# XP schwarzer Bildschirm?



## julchen (5. Mai 2004)

Hallo,
habe eine brandneuen Rechner bekommen. Alles installiert, lief auch alles Anfangs sehr gut. Hatte am Anfang nur die Standardgrafikkarte installiert, bzw. Treiber. Nach Installation (Treiber) der eigentlich eingebauten Graka lief der Rechner auch noch. Aber einen Tag später, als ich diesen hochgefahren habe, danach wieder durch einen Neustart starten wollte, kam nach dem XP Startbildschirm nur noch ein schwarzer Bildschirm. Hatte auch schon das Betriebssystem neu installiert. Mit dem selben traurigen Effekt.

Hier meine Hardware:

AMD Athlon XP 2800+
ASROCK (ASUS) Motherboard K7S8X 
mit SIS Chipset
128 MB ATI Radeon 9600 SE 
512 MB DDR-Ram PC 3200 Arbeitsspeicher 
NEC ND2500 DVD Brenner
80,0 GB Festplatte Hitachi
5.1 Sound, 10/100 Mbit Lan
Monitor: 21 Zoll von IBM 202 (wurde auch automatisch erkannt)

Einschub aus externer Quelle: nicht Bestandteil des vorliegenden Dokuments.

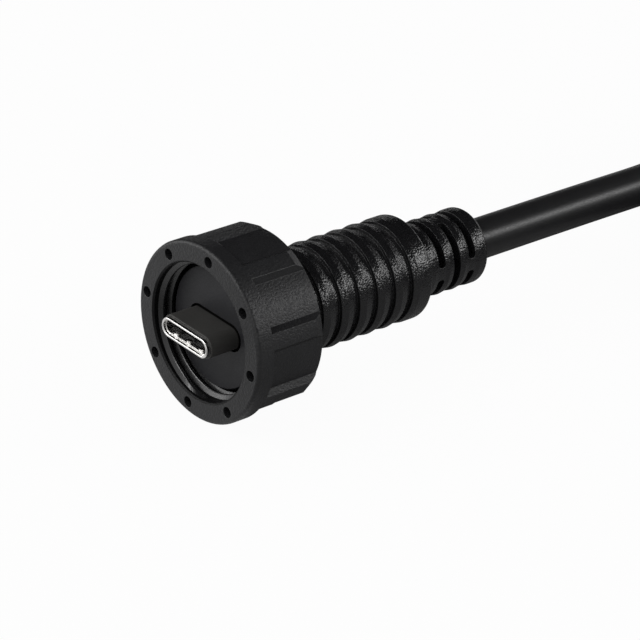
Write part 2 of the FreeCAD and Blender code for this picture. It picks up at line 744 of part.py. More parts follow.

Im Bios habe ich nix verstellt. Habe alles so gelassen, wie es eingestellt war, als ich den Rechner bekommen habe.

Wer weiss woran das liegen kann?

Gruss und Danke
Holli


----------



## zeromancer (5. Mai 2004)

Fahr Deinen Rechner mal im VGA-Modus hoch (beim Startvorgang F8 drücken und dann den Modus auswählen). Bestimmt stimmt die Frequenz für den Monitor nicht, Du hast dann aber die Chance, diese einzustellen.


----------



## julchen (5. Mai 2004)

*XP schwarzer Bildschirm*

Hallo,
danke erst mal für den Tipp.

Aber wieso hat der Rechner denn zuvor geklappt. Kann es sein, das dieser mal so oder so auf die falsche Einstellung reagiert?

Gruss und Danke
Julchen


----------



## zeromancer (5. Mai 2004)

Das sollte eigentlich stabiler laufen, als es bei Dir der Fall ist, aber so ist das manchmal. Ich kenne auch den Monitor nicht. Manche Graka-Treiber sind aber auch etwas buggy. bin kein ATI Kenner, kann mich nur an allgemeine Probleme mit ATI erinnern, aber das war zu Zeiten der Rage 128.... 

Soweit ich weiss, gibt es aber ausser der Treiber des Herstellers gerade bei ATI noch Alternativen - da weiss ich aber leider nicht Bescheid


----------